When I stop to think about the who and why of me, I feel the need for honesty, humility and gratitude for every moment of my being. All of them add up to who I am, the Now of me. Being mindful of that, I realize that my story, every bit of it, is always with me.
Socrates wrote, “The unexamined life is not worth living.”
Someone might have said, even back then, “Who has time?”
As many might say today. But time is not the issue; meaning is, and that’s what matters. To examine one’s life is to search for its meaning.
Fortitude and perseverance are essential for anyone undertaking such a task. Strength and honesty are needed to remember, be mindful of and embrace one’s humanness, all of it, to find the pulse of meaning in one’s story, especially in its painful, shameful parts – those bits which memory tends to shy away from.
That said, what is the role of memory in the meaning of me, of my Now?
In attempting to answer that question I realized it takes time to do so. In my remembering I keep discovering meaning in places and in moments that seemingly had none at the time; others, of course, remain dramatic and unforgettable. But all of them ultimately convince me that the meaning of Now is mostly a matter of awareness and perspective, realizing that self evolves along with the rest of all creation.

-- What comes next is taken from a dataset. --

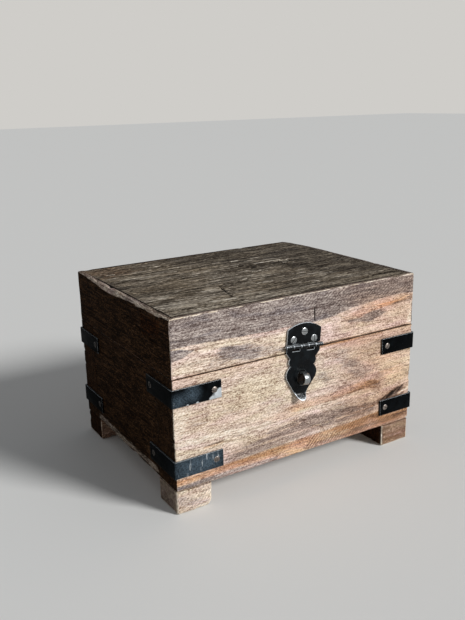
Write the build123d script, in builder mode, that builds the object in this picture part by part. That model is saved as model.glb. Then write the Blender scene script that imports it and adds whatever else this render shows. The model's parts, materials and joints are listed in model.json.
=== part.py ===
from build123d import *
import math
import os

# A small reclaimed-timber chest: a case on four block feet, a deep hinged lid,
# eight bent iron corner straps and an iron hasp over a clenched staple.
# Millimetres. +Z is up, the front faces -Y, and the origin is on the floor
# under the middle of the whole chest, staple and hinge barrels included.

# ---- Driving dimensions: timber ----
chest_length = 320.0
chest_depth = 250.0
plank = 38.0  # thickness of the case boards and the lid rails
case_height = 122.0  # from the top of the feet to the rim
lid_height = 62.0
foot_size = 42.0
foot_height = 27.0
bottom_thickness = 14.0
bottom_lift = 6.0  # underside of the bottom board above the boards' lower edge
groove_depth = 8.0  # how far the bottom board is housed in each board
lid_top_thickness = 20.0
lid_lip = 5.0  # width of rail left outside the lid's rebate
worn_edge = 2.0  # radius worn onto the lid's upper edges
foot_chamfer = 1.5

# ---- Driving dimensions: corner straps ----
strap_width = 19.0
strap_thickness = 1.8
strap_leg_left = 55.0  # along the front, from the left corner
strap_leg_right = 48.0  # along the front, from the right corner
strap_leg_end = 56.0  # along the ends of the chest
strap_leg_back = 50.0
strap_drop = 10.0  # upper straps, below the rim
strap_rise = 15.5  # lower straps, above the boards' lower edge
strap_screw_inset = 8.0  # screw centre from the end of a leg

# ---- Driving dimensions: hasp ----
hasp_offset = -1.8  # from the middle of the chest, along X
hasp_axis_rise = 5.4  # hinge line above the rim
hasp_tilt = 5.2  # degrees that the hasp leans, right end down
hasp_barrel_length = 48.4
hasp_barrel_radius = 2.4
hasp_pin_radius = 1.2
hasp_pin_overhang = 0.8  # past each end of the barrel
hasp_knuckle_count = 5
hasp_sheet = 1.6  # thickness of plate and strap
plate_half_width = 22.3
plate_side_height = 18.7  # heights above the hinge line
plate_height = 25.5
plate_corner = 1.5
plate_screw_high = 15.8
plate_screw_spread = 13.6
plate_screw_web = 0.7  # iron left between the lower screws and the barrel
shoulder_half_width = 22.3
shoulder_end = 7.0  # distances down the strap from the hinge line
neck_half_width = 17.0
neck_end = 13.6
bead_half_width = 18.2
bead_middle = 17.8
waist_half_width = 15.4
waist = 22.2
spade_rise_half_width = 19.4
spade_rise = 27.2
spade_half_width = 20.4
spade_middle = 31.6
spade_end_half_width = 19.2
spade_end = 36.5
tip_half_width = 6.6
tip_round = 5.0  # length of the rounded end
tip_length = 60.0
curl_start = 49.0
curl_radius = 10.0
curl_angle = 48.0
slot_half_width = 5.5
slot_half_length = 9.0
window_depth = 5.6  # foot of the windows under the plate's knuckles

# ---- Driving dimensions: staple ----
staple_drop = 36.0  # middle of the eye below the hasp's hinge line
staple_offset = 1.0  # middle of the eye from the hasp's middle line
staple_radius = 7.0  # outside of the eye
staple_thickness = 1.8
staple_width = 7.0
staple_reach = 13.0  # how far the eye stands out of the front
clench_length = 8.0

# ---- Driving dimensions: rear hinges ----
hinge_strap_gap = 8.0  # from the end of a rear strap to the hinge
hinge_length = 50.0
hinge_leaf_height = 24.0
hinge_leaf_corner = 2.0
hinge_sheet = 1.5
hinge_knuckle_radius = 3.0
hinge_pin_radius = 1.5
hinge_pin_overhang = 0.8
hinge_knuckle_count = 5
hinge_screw_spread = 16.0
hinge_screw_height = 11.5
hinge_screw_stagger = 4.5  # the middle screw sits further from the pin

# ---- Driving dimensions: screws ----
strap_screw_head = 3.3  # radii of heads and shanks
strap_screw_shank = 1.6
strap_screw_length = 20.0
plate_screw_head = 3.9
plate_screw_shank = 1.9
plate_screw_length = 20.0
foot_screw_head = 4.5
foot_screw_shank = 2.3
foot_screw_bite = 31.0  # how far a foot screw reaches into the board above
foot_screw_recess = 3.0
driver_slot_width = 0.9
driver_slot_depth = 1.1
head_dome = 0.7  # how far a screw head stands above its iron
slot_turn = 47.0  # degrees that each screw's slot is turned on from the last
countersink = 90.0  # degrees across a screw head's cone

# ---- Clearances ----
lid_gap = 0.3  # between rim and lid
panel_play = 0.3  # round the bottom board and the lid's top board
screw_play = 0.06
pin_play = 0.05
knuckle_gap = 0.3  # between neighbouring knuckles, and round each of them
hasp_standoff = 0.4  # between the hanging strap and the front board
staple_play = 0.15  # between the staple's legs and their slots

# ---- Levels and sizes worked out from them ----
hinge_pin_out = hinge_knuckle_radius + knuckle_gap
case_middle = (staple_reach - hinge_pin_out - hinge_knuckle_radius) / 2  # along Y
front = case_middle - chest_depth / 2
back = case_middle + chest_depth / 2
rim = foot_height + case_height
lid_base = rim + lid_gap
lid_level = lid_base + lid_height
rebate_level = lid_level - lid_top_thickness
inner_length = chest_length - 2 * plank
inner_depth = chest_depth - 2 * plank
bottom_level = foot_height + bottom_lift
foot_screw_length = foot_height - foot_screw_recess + foot_screw_bite

# ---- Planes of the hasp ----
lean = math.radians(hasp_tilt)
hasp_across = Vector(math.cos(lean), 0, -math.sin(lean))
hasp_origin = Vector(hasp_offset, front, rim + hasp_axis_rise)
# Face on: local x runs across the hasp, y up it, z out of the chest.
hasp_face = Plane(origin=hasp_origin, x_dir=hasp_across, z_dir=(0, -1, 0))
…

The all of me needs not be known by others, but it needs to be owned by me, if only because it tells me, first, to be grateful but, second, that I can do and be better, that what is is mostly about what was and, more importantly, about what will be. Being mindful of one’s story gives meaning not only to the present moment but shapes the meanings of those to come.
Meanwhile, the meaning of every moment is in its mindfulness, many of which find little or none of it. But that insight impacts directly on the present moment and the examined life which tells me every self is responsible for self’s own truth.
Memory, therefore, makes me mindful that the meaning of my Now is in the truth, the whole truth, of me. It is that truth, remembered, owned – and evolving – which, I believe, makes my life – and every life – in all of its humanness, worth living.